| Posted February
16, 2006: Announce the elimination of LDPs and corn
prices would jump immediately. With the Brazilian cotton case
looming large over WTO agricultural negotiations and thus
over US farm bill discussions, we have been using this column
to outline the arguments that could be used if one were called
upon to provide expert testimony before a WTO disputes panel
hearing a case against the US corn, soybean, wheat and rice
programs.
In the first column in this series, we identified the underlying
characteristics of crop agriculture. We then argued that looking
at subsidies isolated from these characteristics is like straining
at gnats while swallowing camels because numerous studies
have shown that eliminating subsidies are not likely to reduce
US aggregate crop production nor raise prices.
If the elimination of mailbox subsidies would not lead to
significantly decreased production and the expected increase
in the price of program crops, then why have prices been so
low? To a large extent it is because of the use of Loan Deficiency
Payments/Marketing Loan Gains (LDP/MLG).
In the mid-1990s, the non-recourse feature of the loan program
was rendered ineffective by the extension of LDP/MLGs to corn,
wheat and soybeans among other crops. Instead of forfeiting
ownership of a crop whose price fell below the loan rate to
the government in exchange for the government writing off
the decrease in collateral value, the LDP/MLG allowed the
farmer to retain ownership of the crop with the government
paying the farmer the amount it would have written off.
This shift in policy was seen as positive change. It saved
the government the cost of storage of forfeited grain, and
it allowed the farmer to capture any gain in value if the
price of the crop increased. In addition it was argued, the
use of LDP/MLGs would allowed the US price to match the world
price enabling US producers to recapture lost market share
in these crops. The logic behind this was based on the belief
that the US loan rate artificially held the US price above
the world price, resulting in lost marketing opportunities.
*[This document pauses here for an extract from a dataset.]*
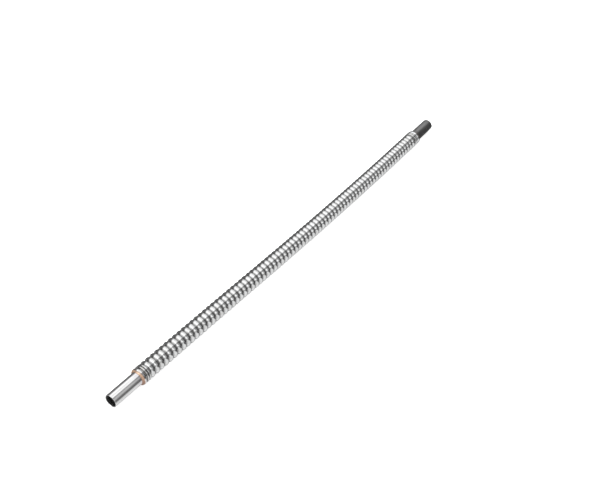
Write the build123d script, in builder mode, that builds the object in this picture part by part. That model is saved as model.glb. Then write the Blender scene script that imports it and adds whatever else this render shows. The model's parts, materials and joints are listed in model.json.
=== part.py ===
"""Corrugated metal hose assembly with a plain tube stub brazed into each end.

The hose lies on a level surface in its relaxed, slightly bent shape. Z is up, X runs along the
chord from the near mouth to the far mouth, and the origin is the centre of the outline on that
surface. The hose is cut into short spans that meet at its roots, so that it can bend: every span
is straight, and each root between two spans is a hinge. Its convolutions have straight flanks and
bevelled crests, which stand for the rounded ones of a formed hose.
"""
import os
from math import atan2, cos, degrees, radians, sin

from build123d import *

# Hose, in mm
CREST_R = 8.4  # outside of the convolutions
BORE_R = 6.1  # clear bore inside the roots
HOSE_WALL = 0.3
PITCH = 5.85  # crest to crest
CONVOLUTIONS = 77
CREST_WIDTH = 3.7  # across the crest, bevels included
ROOT_LAND = 0.9  # flat at the bottom of each root
CREST_BEVEL = 0.85

# Squeezed convolutions beside each collar
TIGHT_PITCH = 2.4
TIGHT_WIDTH = 1.4
TIGHT_LAND = 0.5
TIGHT_BEVEL = 0.4
TIGHT_COUNT = 2
TIGHT_LEAD = 0.65  # plain root between them and the even convolutions
HOSE_LIP = 0.8  # plain root against the collar

# Tube stub, collar and braze
STUB_R = 6.35
STUB_WALL = 0.75
STUB_OUT = 33.5  # mouth to the collar's front face
MOUTH_CHAMFER = 0.25
BORE_CHAMFER = 0.15
SPIGOT_R = 6.15  # leaves the capillary gap in the collar
COLLAR_R = 8.3
COLLAR_LENGTH = 3.3
COLLAR_LIP = 0.5  # stops the stub inside the collar
COLLAR_CHAMFER = 0.35
BRAZE_LENGTH = 1.7
BRAZE_TOP_R = 8.1
BRAZE_EDGE = 0.15
BRAZE_HOLLOW_R = 5.1  # of the fillet's hollow face

# Spans and bends
END_CONVOLUTIONS = 4  # even convolutions on each end span
SPAN_CONVOLUTIONS = 3
HINGE_GAP = 0.95  # the wall stops this far from a hinge's plane
RIGHT_BEND = 0.65  # degrees, over the first hinges
LEFT_BEND = 2.5  # degrees, over the others
RIGHT_HINGES = 8

SPANS = (CONVOLUTIONS - 2 * END_CONVOLUTIONS) // SPAN_CONVOLUTIONS + 2
HINGES = SPANS - 1
HOSE_START = STUB_OUT + COLLAR_LENGTH
EVEN_START = HOSE_START + HOSE_LIP + TIGHT_COUNT * TIGHT_PITCH + TIGHT_LEAD
END_LENGTH = EVEN_START + END_CONVOLUTIONS * PITCH
SPAN_LENGTH = SPAN_CONVOLUTIONS * PITCH


def rest_headings():
    """The heading of each span in degrees, counted from the near end's own."""
    headings = [0.0]
    for hinge in range(HINGES):
        turn = -RIGHT_BEND / RIGHT_HINGES
        if hinge >= RIGHT_HINGES:
            turn = LEFT_BEND / (HINGES - RIGHT_HINGES)
        headings.append(headings[-1] + turn)
    return headings


def rest_line(headings):
    """The axis through the near mouth, every hinge and the far mouth."""
    lengths = [END_LENGTH] + [SPAN_LENGTH] * (SPANS - 2) + [END_LENGTH]
    points = [Vector(0, 0, CREST_R)]
    for length, heading in zip(lengths, headings):
        step = Vector(cos(radians(heading)), sin(radians(heading)), 0)
        points.append(points[-1] + step * length)
    return points


def level_rest():
    """Headings and axis points with X along the chord and the outline centred on the origin."""
    headings = rest_headings()
    chord = rest_line(headings)[-1]
    chord_heading = degrees(atan2(chord.Y, chord.X))
    headings = [heading - chord_heading for heading in headings]
    points = rest_line(headings)
    sides = [point.Y for point in points]
    middle = Vector(points[-1].X / 2, (min(sides) + max(sides)) / 2, 0)
    return headings, [point - middle for point in points]


def along_plane(origin, heading):
    """A plane with its x along the hose and its y up."""
    turn = radians(heading)
    return Plane(origin=origin, x_dir=(cos(turn), sin(turn), 0), z_dir=(sin(turn), -cos(turn), 0))


def hose_axis(plane):
    return Axis(plane.origin, plane.x_dir)


def convolutions(start, count, pitch, root_land, crest_width, bevel):
    """Outline of the outside of several equal convolutions, each with a flat root and a bevelled crest."""
    rising = [
        (root_land / 2, BORE_R + HOSE_WALL),
        ((pitch - crest_width) / 2, CREST_R - bevel),
        ((pitch - crest_width) / 2 + bevel, CREST_R),
    ]
    falling = [(pitch - x, y) for x, y in reversed(rising)]
    return [(start + turn * pitch + x, y) for turn in range(count) for x, y in rising + falling]


def even_convolutions(start, count):
    return convolutions(start, count, PITCH, ROOT_LAND, CREST_WIDTH, CREST_BEVEL)


def tight_convolutions(start):
    return convolutions(start, TIGHT_COUNT, TIGHT_PITCH, TIGHT_LAND, TIGHT_WIDTH, TIGHT_BEVEL)


def save(builder, name):
    builder.part.label = name
    export_step(builder.part, f"parts/{name}.step")


def tube_stub(plane, name):
    """Plain round tube: its mouth is at x = 0, and its spigot ends against the collar's lip."""
    tip = HOSE_START - COLLAR_LIP
    joint = STUB_OUT - BRAZE_LENGTH
    bore = STUB_R - STUB_WALL
    with BuildPart() as stub:
        with BuildSketch(plane):
            with BuildLine():
                Polyline(
                    (0, bore + BORE_CHAMFER),
                    (0, STUB_R - MOUTH_CHAMFER),
                    (MOUTH_CHAMFER, STUB_R),
                    (joint, STUB_R),
                    (joint, SPIGOT_R),
                    (tip, SPIGOT_R),
                    (tip, bore),
                    (BORE_CHAMFER, bore),
                    close=True,
                )
            make_face()
        revolve(axis=hose_axis(plane))
    save(stub, name)


def end_collar(plane, name):
    """Ring that the stub is brazed into and the hose is welded to, with a lip that stops the stub."""
    lip = HOSE_START - COLLAR_LIP
    with BuildPart() as collar:
        with BuildSketch(plane):
            with BuildLine():
                Polyline(
                    (STUB_OUT, STUB_R),
                    (STUB_OUT, COLLAR_R - COLLAR_CHAMFER),
                    (STUB_OUT + COLLAR_CHAMFER, COLLAR_R),
                    (HOSE_START - COLLAR_CHAMFER, COLLAR_R),
                    (HOSE_START, COLLAR_R - COLLAR_CHAMFER),
                    (HOSE_START, BORE_R),
                    (lip, BORE_R),
                    (lip, STUB_R),
                    close=True,
                )
            make_face()
        revolve(axis=hose_axis(plane))
    save(collar, name)


def braze_ring(plane, name):
    """Copper fillet between the stub and the collar's front face."""
    toe = STUB_OUT - BRAZE_LENGTH
    with BuildPart() as ring:
        with BuildSketch(plane):
            with BuildLine():
                heel = (STUB_OUT - BRAZE_EDGE, BRAZE_TOP_R)
                edge = (toe, STUB_R + BRAZE_EDGE)
                Polyline(edge, (toe, SPIGOT_R), (STUB_OUT, SPIGOT_R), (STUB_OUT, BRAZE_TOP_R), heel)
                RadiusArc(edge, heel, BRAZE_HOLLOW_R)
            make_face()
        revolve(axis=hose_axis(plane))
    save(ring, name)


def hose_span(plane, name, outline, keep_from, keep_to):
    """The hose's wall under the given outline, kept between two stations."""
    low = BORE_R + HOSE_WALL
    start = min(keep_from, outline[0][0] - ROOT_LAND / 2)
    end = max(keep_to, outline[-1][0] + ROOT_LAND / 2)
    with BuildPart() as span:
        with BuildSketch(plane):
            with BuildLine():
                Polyline((start, low), *outline, (end, low))
                offset(amount=HOSE_WALL, side=Side.RIGHT, kind=Kind.INTERSECTION)
            make_face()
            with Locations(((keep_from + keep_to) / 2, CREST_R / 2)):
                Rectangle(keep_to - keep_from, 2 * CREST_R, mode=Mode.INTERSECT)
        revolve(axis=hose_axis(plane))
    save(span, name)


def end_span(plane, name):
    """Hose from the collar to the first hinge, squeezed convolutions included."""
    outline = tight_convolutions(HOSE_START + HOSE_LIP)
    outline += even_convolutions(EVEN_START, END_CONVOLUTIONS)
    hose_span(plane, name, outline, HOSE_START, END_LENGTH - HINGE_GAP)


def middle_span(plane, name):
    """Hose between two hinges."""
    outline = even_convolutions(0, SPAN_CONVOLUTIONS)
    hose_span(plane, name, outline, HINGE_GAP, SPAN_LENGTH - HINGE_GAP)


def hose_end(plane, side, span_number):
    tube_stub(plane, f"{side}_tube_stub")
    end_collar(plane, f"{side}_end_collar")
    braze_ring(plane, f"{side}_braze_ring")
    end_span(plane, f"hose_span_{span_number:02d}")


def main():
    os.makedirs("parts", exist_ok=True)
    headings, points = level_rest()
    hose_end(along_plane(points[0], headings[0]), "near", 1)
    for number in range(1, SPANS - 1):
        plane = along_plane(points[number], headings[number])
        middle_span(plane, f"hose_span_{number + 1:02d}")
    hose_end(along_plane(points[-1], headings[-1] + 180), "far", SPANS)


main()
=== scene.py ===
"""Looks for a corrugated metal hose assembly: one skin over the hinged spans, two tube stubs,
their collars and their braze rings, on a pale floor under soft studio light."""

import json
from math import asin, atan2, cos, hypot, pi, radians, sin

import bmesh
import bpy
import numpy as np
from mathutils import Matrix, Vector, noise

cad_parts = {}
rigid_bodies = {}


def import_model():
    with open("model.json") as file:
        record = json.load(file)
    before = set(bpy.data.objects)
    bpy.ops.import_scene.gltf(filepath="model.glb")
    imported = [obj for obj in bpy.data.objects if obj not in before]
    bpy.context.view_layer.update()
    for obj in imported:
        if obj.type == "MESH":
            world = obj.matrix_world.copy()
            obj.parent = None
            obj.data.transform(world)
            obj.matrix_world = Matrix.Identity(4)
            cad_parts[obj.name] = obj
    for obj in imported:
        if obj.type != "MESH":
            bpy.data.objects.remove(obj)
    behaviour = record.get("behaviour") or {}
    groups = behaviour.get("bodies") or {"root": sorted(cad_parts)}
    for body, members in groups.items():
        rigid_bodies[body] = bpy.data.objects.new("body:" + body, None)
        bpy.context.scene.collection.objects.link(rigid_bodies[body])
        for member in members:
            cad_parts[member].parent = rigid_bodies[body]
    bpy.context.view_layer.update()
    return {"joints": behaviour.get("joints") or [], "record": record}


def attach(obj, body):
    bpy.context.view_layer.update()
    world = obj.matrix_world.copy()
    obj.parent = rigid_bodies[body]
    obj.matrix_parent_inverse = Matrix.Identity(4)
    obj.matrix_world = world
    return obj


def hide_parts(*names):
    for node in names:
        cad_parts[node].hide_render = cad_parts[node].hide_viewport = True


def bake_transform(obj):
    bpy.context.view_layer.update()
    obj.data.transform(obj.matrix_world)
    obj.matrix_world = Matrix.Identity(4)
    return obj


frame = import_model()

MM = 0.001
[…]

The belief was that the world price was set by international
supply and demand conditions apart from the US price. And
if the US rendered the loan rate ineffective in setting a
floor on prices, the US price would be the same as the world
price. This would allow the US share of the export market
to increase significantly because it was no longer locked
out by artificially high prices.
The problem with this line of reasoning is that it failed
to understand the role of US markets in setting the “world
price.” There is ample evidence to suggest that the
US is the oligopoly price leader for most temperate agricultural
crops.
Because of its control over a large portion of the supply,
the oligopoly price leader sets a virtual ceiling on prices
and all other competitors price off the leader. In most cases,
unless they offer a premium product, the price for competitors
is below that of the price leader.
As US prices fell from their 1996 highs, the prices of our
export competitors fell as well, staying below the US price
for the bulk of their sales. As the prices plunged below the
loan rate during the 1998 crop year, it was expected that
two things would happen: (1) our export competitors would
reduce their acreage or at least slow down their rate of acreage
expansion, and (2) the lower prices would enable us to capture
additional sales and our competitors would end up holding
additional year-ending stocks. Neither thing happened even
though prices stayed below the loan rate for the most of four
years.
In the absence of a supply crisis, once the price fell below
the loan rate, grain purchasers had little incentive to bid
the price up. From their perspective, as long as the price
stayed below the loan rate, the US government was in effect
subsidizing their purchases.
Farmers, too, had little incentive to see prices rise above
the loan rate because the lower the posted county price, the
greater the LDP/MLG they could capture. To make more than
the loan the farmer needed to wait to sell until the price
was greater than the posted county price when they took the
LDP. For farmers who had forward contracted their crop at
a higher price, it was like shooting fish in a barrel.
While LDP/MLGs provided little incentive for US farmers to
increase their aggregate plantings, they did protect them
from the ravages of sub-loan rate prices. Farmers in the rest
of the world were not so fortunate as they had to take the
lower prices; Thus, the charges of US dumping of crops at
prices below the cost of production.
We are not arguing that the US commodities were not sold
at prices below the cost of production. They were. What we
are arguing is that the problem is not farm program benefits
themselves, but rather the mechanism by which they are distributed.
If the US were to announce that it was going to scrap the
LDP/MLG programs at the end of the current crop year and allow
the non-recourse loan program to function, the impact would
be immediate. Corn prices would jump from their current local
prices in the $1.65-1.75 range to over $2.00.
Adhering to a faulty WTO-focused analysis and eliminating
all subsidies is like throwing the baby out with the bath
water. No one will be better off and many will be worse off.
A better solution would be to eliminate the offending LDP/MLG
program allowing the non-recourse loan rate program to set
price floors for US farmers and farmers around the world.